3. Automatic Refill: Tokens should be automatically refilled based on the refill_rate. The refill logic should consider the time elapsed since the last refill.

Expected Behavior:

• When consume(n) is called, the bucket checks if n tokens are available. If yes, it subtracts n from the current token count and returns True.
• If n tokens are not available, it returns False without modifying the token count.
• Between calls to consume, tokens should be added to the bucket, up to its capacity.

Edge Cases:

• Initial state: When the bucket is created, it should start with its full capacity of tokens.
• Refill exceeding capacity: The number of tokens in the bucket should never exceed its capacity.
• Zero or negative refill rate/capacity: While not explicitly forbidden by this problem description, in a real-world scenario, these would be invalid. For this challenge, assume valid positive integers.
• Rapid consumption/refill: The system should handle scenarios where consume is called very frequently, and the refill logic needs to be precise.

Examples

Example 1:

import time

# Initialize with capacity of 5 tokens and refill rate of 2 tokens/second
bucket = TokenBucket(capacity=5, refill_rate=2)

# Initially, bucket has 5 tokens
print(f"Initial tokens: {bucket.current_tokens}") # Expected: 5.0

# Consume 2 tokens - should succeed
print(f"Attempt to consume 2 tokens: {bucket.consume(2)}") # Expected: True
print(f"Tokens after consumption: {bucket.current_tokens}") # Expected: 3.0

# Consume 4 tokens - should fail (only 3 available)
print(f"Attempt to consume 4 tokens: {bucket.consume(4)}") # Expected: False
print(f"Tokens after failed consumption: {bucket.current_tokens}") # Expected: 3.0

# Wait for some time to allow refill
time.sleep(2) # Wait for 2 seconds

# After 2 seconds, 2 * 2 = 4 tokens should have been refilled
# Current tokens: 3 + 4 = 7. But capacity is 5. So, 5.
print(f"Attempt to consume 3 tokens: {bucket.consume(3)}") # Expected: True
print(f"Tokens after consumption: {bucket.current_tokens}") # Expected: 2.0

Explanation: The bucket starts full.
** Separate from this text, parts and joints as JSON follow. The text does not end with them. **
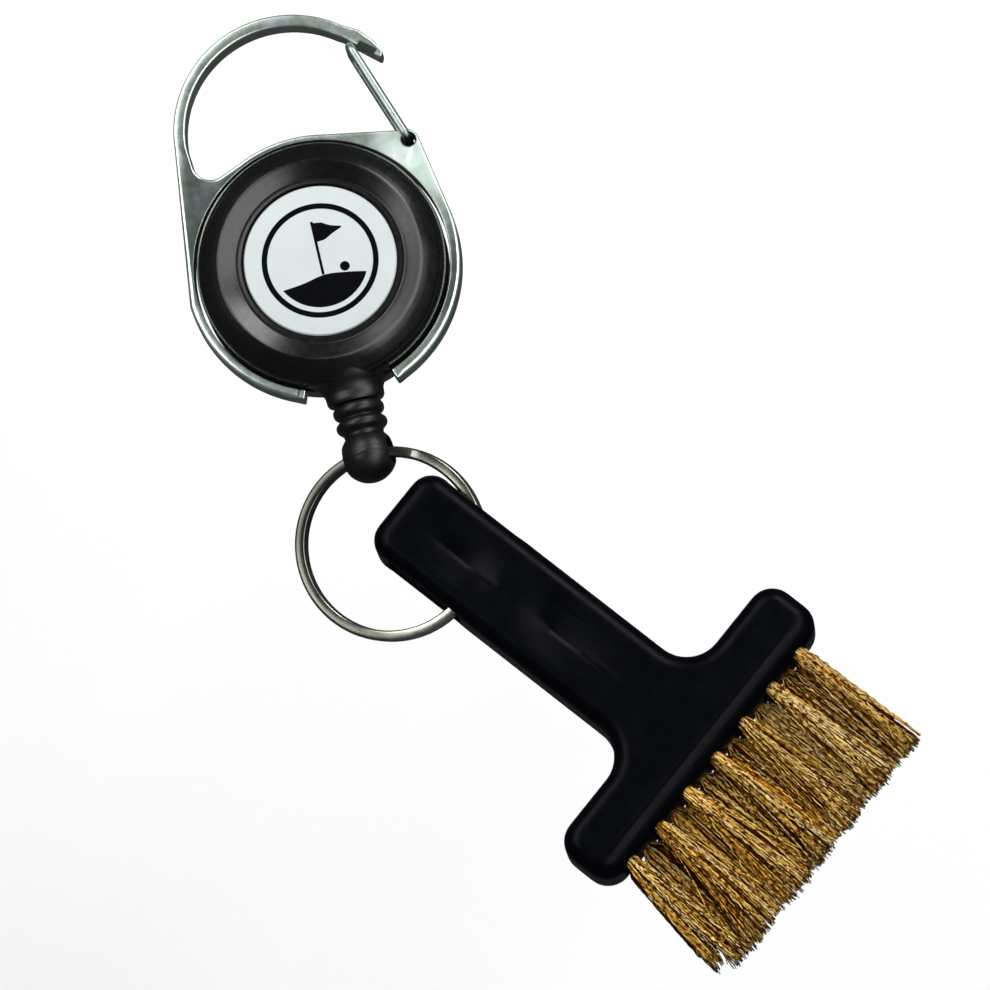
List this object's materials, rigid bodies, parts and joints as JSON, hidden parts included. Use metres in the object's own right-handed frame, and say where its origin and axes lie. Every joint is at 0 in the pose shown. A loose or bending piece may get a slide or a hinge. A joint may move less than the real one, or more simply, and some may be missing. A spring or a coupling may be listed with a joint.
{
  "type": "club groove brush",
  "caption": "T-shaped groove brush with brass wire bristles on a split ring, hung from a retractable cord reel in a carabiner frame.",
  "frame": {"origin": "centre of the reel case's flat back face", "axes": "+Z out of the reel's front label, along the spool's axis; -Y along the cord where it leaves the reel; +X to the gate's side of the carabiner frame"},
  "size_m": [0.0779, 0.1344, 0.0104],
  "materials": {
    "zinc_frame": "plated zinc casting, satin",
    "gate_wire": "bright drawn steel wire",
    "case_black": "semi-gloss moulded black plastic",
    "label_white": "silvery white domed label",
    "inner_plastic": "natural moulded plastic",
    "spring_steel": "blue spring steel strip",
    "cord_black": "braided nylon",
    "fitting_black": "semi-gloss moulded black plastic",
    "ring_nickel": "nickel plated spring steel",
    "handle_navy": "satin moulded plastic, near-black navy",
    "brass_wire": "crimped brass wire",
    "anchor_brass": "stamped brass strip"
  },
  "bodies": {
    "reel": {"carabiner_frame": "zinc_frame", "case_front": "case_black", "case_back": "case_black", "label_disc": "label_white", "mainspring": "spring_steel"},
    "gate": {"wire_gate": "gate_wire"},
    "spool": {"spool": "inner_plastic", "spring_cover": "inner_plastic", "cord_winding": "cord_black"},
    "cord_end": {"cord_run": "cord_black", "cord_knot": "cord_black"},
    "fitting": {"cord_end_fitting": "fitting_black"},
    "ring": {"split_ring": "ring_nickel"},
    "brush": {"brush_handle": "handle_navy", "bristle_tuft_01": "brass_wire", "bristle_tuft_02": "brass_wire", "bristle_tuft_03": "brass_wire", "bristle_tuft_04": "brass_wire", "bristle_tuft_05": "brass_wire", "bristle_tuft_06": "brass_wire", "bristle_tuft_07": "brass_wire", "bristle_tuft_08": "brass_wire", "bristle_tuft_09": "brass_wire", "bristle_tuft_10": "brass_wire", "bristle_tuft_11": "brass_wire", "bristle_tuft_12": "brass_wire", "bristle_tuft_13": "brass_wire", "bristle_tuft_14": "brass_wire", "bristle_tuft_15": "brass_wire", "bristle_tuft_16": "brass_wire", "bristle_tuft_17": "brass_wire", "bristle_tuft_18": "brass_wire", "bristle_tuft_19": "brass_wire", "bristle_tuft_20": "brass_wire", "tuft_anchor_01": "anchor_brass", "tuft_anchor_02": "anchor_brass", "tuft_anchor_03": "anchor_brass", "tuft_anchor_04": "anchor_brass", "tuft_anchor_05": "anchor_brass", "tuft_anchor_06": "anchor_brass", "tuft_anchor_07": "anchor_brass", "tuft_anchor_08": "anchor_brass", "tuft_anchor_09": "anchor_brass", "tuft_anchor_10": "anchor_brass", "tuft_anchor_11": "anchor_brass", "tuft_anchor_12": "anchor_brass", "tuft_anchor_13": "anchor_brass", "tuft_anchor_14": "anchor_brass", "tuft_anchor_15": "anchor_brass", "tuft_anchor_16": "anchor_brass", "tuft_anchor_17": "anchor_brass", "tuft_anchor_18": "anchor_brass", "tuft_anchor_19": "anchor_brass", "tuft_anchor_20": "anchor_brass"}
  },
  "joints": [
    {"name": "gate_swing", "type": "hinge", "parent": "reel", "child": "gate", "pos_m": [0.0144, 0.0134, 0.0052], "axis": [0, 0, 1], "range_deg": [0, 32], "stiffness_Nm_per_rad": 0.015, "springref_deg": -17.19},
    {"name": "cord_pull", "type": "slide", "parent": "reel", "child": "cord_end", "axis": [0, -1, 0], "range_m": [0, 0.6], "stiffness_N_per_m": 1, "springref_m": -1, "deforming": ["cord_run"]},
    {"name": "spool_spin", "type": "hinge", "parent": "reel", "child": "spool", "pos_m": [0, 0, 0.0046], "axis": [0, 0, -1], "range_deg": [0, 3100], "deforming": ["mainspring"]},
    {"name": "fitting_swivel", "type": "hinge", "parent": "cord_end", "child": "fitting", "pos_m": [0.0003, -0.0252, 0.0052], "axis": [0, 1, 0], "continuous": true},
    {"name": "ring_flap", "type": "hinge", "parent": "fitting", "child": "ring", "pos_m": [0.0003, -0.0252, 0.0052], "axis": [0.9835, -0.0016, 0.1808], "range_deg": [-70, 70]},
    {"name": "brush_on_ring", "type": "hinge", "parent": "ring", "child": "brush", "pos_m": [0.0005, -0.03675, 0.00401], "axis": [-0.18, -0.104, 0.9781], "range_deg": [-150, 25]}
  ],
  "couplings": [
    {"joint": "spool_spin", "follows": "cord_pull", "rad_per_m": 86.96}
  ]
}
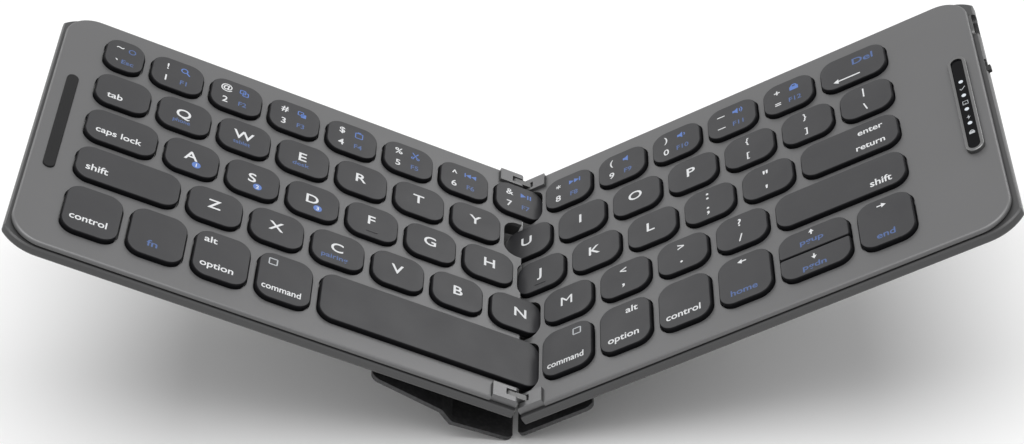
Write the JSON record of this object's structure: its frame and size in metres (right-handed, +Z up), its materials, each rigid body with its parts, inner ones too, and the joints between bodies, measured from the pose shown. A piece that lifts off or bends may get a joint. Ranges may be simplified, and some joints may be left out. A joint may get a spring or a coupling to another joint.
{
  "type": "folding keyboard",
  "caption": "Slim keyboard in two halves joined by paired pins and links, with key rows that press, a charging socket and cover boards under the fold.",
  "frame": {"origin": "centre of the bounding box at the lowest point of the cover boards under the fold, opened to the V of the picture", "axes": "+X across the keys to the typist's right, +Y towards the rear (number row), +Z up"},
  "size_m": [0.2472, 0.0962, 0.0761],
  "materials": {
    "deck": "fine satin, anodised grey",
    "tray": "fine satin, anodised grey",
    "keycap": "smooth matte",
    "hinge_metal": "satin",
    "steel": "brushed",
    "cover": "dark grained leatherette over stiff board",
    "strip": "smooth",
    "foot_rubber": "matte",
    "dome_rubber": "matte",
    "film": "thin film",
    "frame": "polished edge",
    "window": "glossy",
    "light": "clear",
    "battery": "foil pouch",
    "board": "solder mask",
    "magnet": "plated",
    "black_plastic": "matte"
  },
  "bodies": {
    "left_half": {"left_top_cover": "deck", "left_bottom_cover": "tray", "left_key_plate": "steel", "left_membrane": "film", "left_domes": "dome_rubber", "left_hinge_blocks": "hinge_metal", "left_hinge_pins": "steel", "left_screws": "steel", "left_feet": "foot_rubber", "left_magnet": "magnet", "left_hinge_cover": "cover", "bumper_strip": "strip"},
    "hinge_links": {"hinge_links": "steel"},
    "right_half": {"right_top_cover": "deck", "right_bottom_cover": "tray", "right_key_plate": "steel", "right_membrane": "film", "right_domes": "dome_rubber", "right_hinge_blocks": "hinge_metal", "right_hinge_pins": "steel", "right_screws": "steel", "right_feet": "foot_rubber", "right_magnet": "magnet", "right_hinge_cover": "cover", "indicator_frame": "frame", "indicator_window": "window", "indicator_lights": "light", "battery": "battery", "main_board": "board", "usb_port": "steel", "switch_housing": "black_plastic"},
    "power_switch": {"power_switch": "black_plastic"},
    "left_number_keys": {"left_number_keys": "keycap"},
    "left_top_keys": {"left_top_keys": "keycap"},
    "left_home_keys": {"left_home_keys": "keycap"},
    "left_bottom_keys": {"left_bottom_keys": "keycap"},
    "key_tilde": {"key_tilde": "keycap"},
    "key_tab": {"key_tab": "keycap"},
    "key_caps_lock": {"key_caps_lock": "keycap"},
    "key_left_shift": {"key_left_shift": "keycap"},
    "key_left_control": {"key_left_control": "keycap"},
    "key_fn": {"key_fn": "keycap"},
    "key_left_option": {"key_left_option": "keycap"},
    "key_left_command": {"key_left_command": "keycap"},
    "key_space": {"key_space": "keycap"},
    "right_number_keys": {"right_number_keys": "keycap"},
    "right_top_keys": {"right_top_keys": "keycap"},
    "right_home_keys": {"right_home_keys": "keycap"},
    "right_bottom_keys": {"right_bottom_keys": "keycap"},
    "key_delete": {"key_delete": "keycap"},
    "key_enter": {"key_enter": "keycap"},
    "key_right_shift": {"key_right_shift": "keycap"},
    "key_right_command": {"key_right_command": "keycap"},
    "key_right_option": {"key_right_option": "keycap"},
    "key_right_control": {"key_right_control": "keycap"},
    "key_arrow_left": {"key_arrow_left": "keycap"},
    "key_arrow_right": {"key_arrow_right": "keycap"},
    "key_arrow_up": {"key_arrow_up": "keycap"},
    "key_arrow_down": {"key_arrow_down": "keycap"}
  },
  "joints": [
    {"name": "left_fold", "type": "hinge", "parent": "left_half", "child": "hinge_links", "pos_m": [-0.00232, 0, 0.01594], "axis": [0, -1, 0], "range_deg": [0, 90]},
    {"name": "right_fold", "type": "hinge", "parent": "hinge_links", "child": "right_half", "pos_m": [0.00232, 0, 0.01358], "axis": [0, -1, 0], "range_deg": [-53.94, 36.06]},
    {"name": "power_slide", "type": "slide", "parent": "right_half", "child": "power_switch", "axis": [0, 1, 0], "range_m": [0, 0.0028]},
    {"name": "left_number_keys_press", "type": "slide", "parent": "left_half", "child": "left_number_keys", "axis": [-0.4535, 0, -0.8912], "range_m": [0, 0.0009], "stiffness_N_per_m": 500, "springref_m": -0.0002, "deforming": ["left_domes"]},
    {"name": "left_top_keys_press", "type": "slide", "parent": "left_half", "child": "left_top_keys", "axis": [-0.4535, 0, -0.8912], "range_m": [0, 0.0009], "stiffness_N_per_m": 500, "springref_m": -0.0002},
    {"name": "left_home_keys_press", "type": "slide", "parent": "left_half", "child": "left_home_keys", "axis": [-0.4535, 0, -0.8912], "range_m": [0, 0.0009], "stiffness_N_per_m": 500, "springref_m": -0.0002},
    {"name": "left_bottom_keys_press", "type": "slide", "parent": "left_half", "child": "left_bottom_keys", "axis": [-0.4535, 0, -0.8912], "range_m": [0, 0.0009], "stiffness_N_per_m": 500, "springref_m": -0.0002},
    {"name": "key_tilde_press", "type": "slide", "parent": "left_half", "child": "key_tilde", "axis": [-0.4535, 0, -0.8912], "range_m": [0, 0.0009], "stiffness_N_per_m": 500, "springref_m": -0.0002},
    {"name": "key_tab_press", "type": "slide", "parent": "left_half", "child": "key_tab", "axis": [-0.4535, 0, -0.8912], "range_m": [0, 0.0009], "stiffness_N_per_m": 500, "springref_m": -0.0002},
    {"name": "key_caps_lock_press", "type": "slide", "parent": "left_half", "child": "key_caps_lock", "axis": [-0.4535, 0, -0.8912], "range_m": [0, 0.0009], "stiffness_N_per_m": 500, "springref_m": -0.0002},
    {"name": "key_left_shift_press", "type": "slide", "parent": "left_half", "child": "key_left_shift", "axis": [-0.4535, 0, -0.8912], "range_m": [0, 0.0009], "stiffness_N_per_m": 500, "springref_m": -0.0002},
    {"name": "key_left_control_press", "type": "slide", "parent": "left_half", "child": "key_left_control", "axis": [-0.4535, 0, -0.8912], "range_m": [0, 0.0009], "stiffness_N_per_m": 500, "springref_m": -0.0002},
    {"name": "key_fn_press", "type": "slide", "parent": "left_half", "child": "key_fn", "axis": [-0.4535, 0, -0.8912], "range_m": [0, 0.0009], "stiffness_N_per_m": 500, "springref_m": -0.0002},
    {"name": "key_left_option_press", "type": "slide", "parent": "left_half", "child": "key_left_option", "axis": [-0.4535, 0, -0.8912], "range_m": [0, 0.0009], "stiffness_N_per_m": 500, "springref_m": -0.0002},
    {"name": "key_left_command_press", "type": "slide", "parent": "left_half", "child": "key_left_command", "axis": [-0.4535, 0, -0.8912], "range_m": [0, 0.0009], "stiffness_N_per_m": 500, "springref_m": -0.0002},
    {"name": "key_space_press", "type": "slide", "parent": "left_half", "child": "key_space", "axis": [-0.4535, 0, -0.8912], "range_m": [0, 0.0009], "stiffness_N_per_m": 500, "springref_m": -0.0002},
    {"name": "right_number_keys_press", "type": "slide", "parent": "right_half", "child": "right_number_keys", "axis": [0.4535, 0, -0.8912], "range_m": [0, 0.0009], "stiffness_N_per_m": 500, "springref_m": -0.0002, "deforming": ["right_domes"]},
    {"name": "right_top_keys_press", "type": "slide", "parent": "right_half", "child": "right_top_keys", "axis": [0.4535, 0, -0.8912], "range_m": [0, 0.0009], "stiffness_N_per_m": 500, "springref_m": -0.0002},
    {"name": "right_home_keys_press", "type": "slide", "parent": "right_half", "child": "right_home_keys", "axis": [0.4535, 0, -0.8912], "range_m": [0, 0.0009], "stiffness_N_per_m": 500, "springref_m": -0.0002},
    {"name": "right_bottom_keys_press", "type": "slide", "parent": "right_half", "child": "right_bottom_keys", "axis": [0.4535, 0, -0.8912], "range_m": [0, 0.0009], "stiffness_N_per_m": 500, "springref_m": -0.0002},
    {"name": "key_delete_press", "type": "slide", "parent": "right_half", "child": "key_delete", "axis": [0.4535, 0, -0.8912], "range_m": [0, 0.0009], "stiffness_N_per_m": 500, "springref_m": -0.0002},
    {"name": "key_enter_press", "type": "slide", "parent": "right_half", "child": "key_enter", "axis": [0.4535, 0, -0.8912], "range_m": [0, 0.0009], "stiffness_N_per_m": 500, "springref_m": -0.0002},
    {"name": "key_right_shift_press", "type": "slide", "parent": "right_half", "child": "key_right_shift", "axis": [0.4535, 0, -0.8912], "range_m": [0, 0.0009], "stiffness_N_per_m": 500, "springref_m": -0.0002},
    {"name": "key_right_command_press", "type": "slide", "parent": "right_half", "child": "key_right_command", "axis": [0.4535, 0, -0.8912], "range_m": [0, 0.0009], "stiffness_N_per_m": 500, "springref_m": -0.0002},
    {"name": "key_right_option_press", "type": "slide", "parent": "right_half", "child": "key_right_option", "axis": [0.4535, 0, -0.8912], "range_m": [0, 0.0009], "stiffness_N_per_m": 500, "springref_m": -0.0002},
    {"name": "key_right_control_press", "type": "slide", "parent": "right_half", "child": "key_right_control", "axis": [0.4535, 0, -0.8912], "range_m": [0, 0.0009], "stiffness_N_per_m": 500, "springref_m": -0.0002},
    {"name": "key_arrow_left_press", "type": "slide", "parent": "right_half", "child": "key_arrow_left", "axis": [0.4535, 0, -0.8912], "range_m": [0, 0.0009], "stiffness_N_per_m": 500, "springref_m": -0.0002},
    {"name": "key_arrow_right_press", "type": "slide", "parent": "right_half", "child": "key_arrow_right", "axis": [0.4535, 0, -0.8912], "range_m": [0, 0.0009], "stiffness_N_per_m": 500, "springref_m": -0.0002},
    {"name": "key_arrow_up_press", "type": "slide", "parent": "right_half", "child": "key_arrow_up", "axis": [0.4535, 0, -0.8912], "range_m": [0, 0.0009], "stiffness_N_per_m": 500, "springref_m": -0.0002},
    {"name": "key_arrow_down_press", "type": "slide", "parent": "right_half", "child": "key_arrow_down", "axis": [0.4535, 0, -0.8912], "range_m": [0, 0.0009], "stiffness_N_per_m": 500, "springref_m": -0.0002}
  ]
}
Consuming 2 tokens leaves 3. Attempting to consume 4 fails. After waiting 2 seconds, 4 tokens are refilled, bringing the total to 7, but capped at 5. Then, consuming 3 tokens leaves 2.

Example 2:

import time

# Initialize with capacity of 10 tokens and refill rate of 1 token/second
bucket = TokenBucket(capacity=10, refill_rate=1)

# Consume 10 tokens
print(f"Attempt to consume 10 tokens: {bucket.consume(10)}") # Expected: True
print(f"Tokens after consumption: {bucket.current_tokens}") # Expected: 0.0

# Try to consume 1 token immediately - should fail
print(f"Attempt to consume 1 token: {bucket.consume(1)}") # Expected: False
print(f"Tokens after failed consumption: {bucket.current_tokens}") # Expected: 0.0

# Wait for 3 seconds
time.sleep(3)

# After 3 seconds, 3 * 1 = 3 tokens should be refilled
print(f"Attempt to consume 2 tokens: {bucket.consume(2)}") # Expected: True
print(f"Tokens after consumption: {bucket.current_tokens}") # Expected: 1.0

Explanation: Consuming all 10 tokens empties the bucket. The immediate attempt to consume 1 token fails. After 3 seconds, 3 tokens are refilled, allowing the next consumption of 2 tokens.

Constraints

• capacity: An integer greater than 0.
• refill_rate: A float or integer greater than 0, representing tokens per second.
• consume(tokens_needed): tokens_needed will be an integer greater than 0.
• The implementation should be efficient and handle time-based refills correctly. Avoid busy-waiting where possible.

Notes

• You'll need to keep track of the last time the bucket was refilled or accessed to accurately calculate elapsed time for refills.
• Consider using time.monotonic() for reliable time tracking.
• The token count can be a float to handle fractional refills accurately, but consumption might be of integer amounts.
• Think about how to structure your class to manage the state (current tokens, last refill time) effectively.